Optimization of MR Fingerprinting for Free-Breathing Quantitative Abdominal Imaging

TL;DR

This paper introduces a free-breathing MR fingerprinting technique with optimized sequence parameters and motion-robust k-space ordering, enabling rapid, high-quality quantitative abdominal imaging without requiring breath-holding.

Contribution

It presents a novel 3D MR fingerprinting sequence with optimized flip angles and motion-robust k-space ordering for free-breathing abdominal imaging, validated with phantom and in vivo studies.

Findings

Achieved accurate $T_1$ mapping in stationary phantom.

Demonstrated motion-robustness with optimized sequence.

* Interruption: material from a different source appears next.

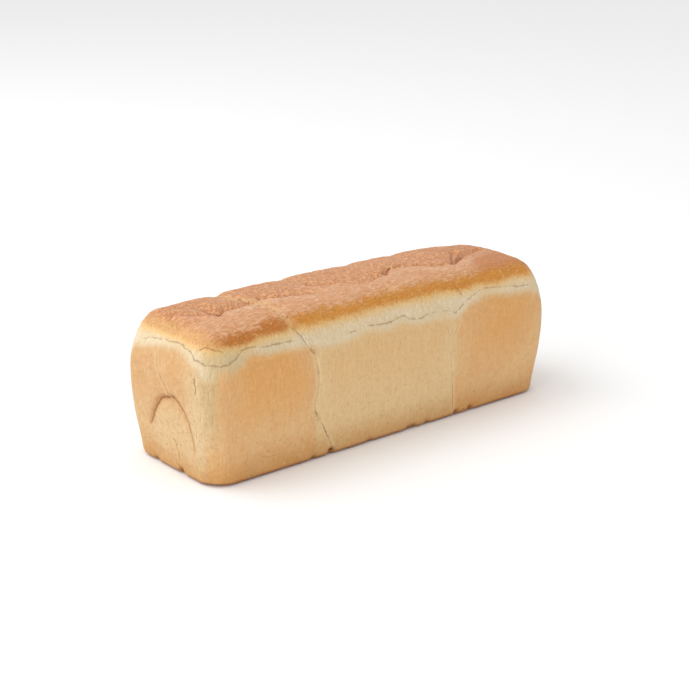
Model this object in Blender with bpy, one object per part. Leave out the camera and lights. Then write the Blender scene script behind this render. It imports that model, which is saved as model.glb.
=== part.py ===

Produced high-quality quantitative maps during free-breathing.

Abstract

In this work, we propose a free-breathing magnetic resonance fingerprinting method that can be used to obtain $B_1^+$-robust quantitative maps of the abdomen in a clinically acceptable time. A three-dimensional MR fingerprinting sequence with a radial stack-of-stars trajectory was implemented for quantitative abdominal imaging. The k-space acquisition ordering was adjusted to improve motion-robustness. The flip angle pattern was optimized using the Cram\'er-Rao Lower Bound, and the encoding efficiency of sequences with 300, 600, 900, and 1800 flip angles was evaluated. To validate the sequence, a movable multicompartment phantom was developed. Reference multiparametric maps were acquired under stationary conditions using a previously validated MRF method. Periodic motion of the phantom was used to investigate the motion-robustness of the proposed sequence. The best performing sequence length (600 flip angles) was used to image the abdomen during a free-breathing volunteer scan. When using a series of 600 or more flip angles, the estimated $T_1$ values in the stationary phantom showed good agreement with the reference scan. Phantom experiments revealed that motion-related artefacts can appear in the quantitative maps, and confirmed that a motion-robust k-space ordering is essential in preventing these artefacts. The in vivo scan demonstrated that the proposed sequence can produce clean parameter maps while the subject breathes freely. Using this sequence, it is possible to generate $B_1^+$-robust quantitative maps of proton density, $T_1$, and $B_1^+$ under free-breathing conditions at a clinically usable resolution within 5 minutes.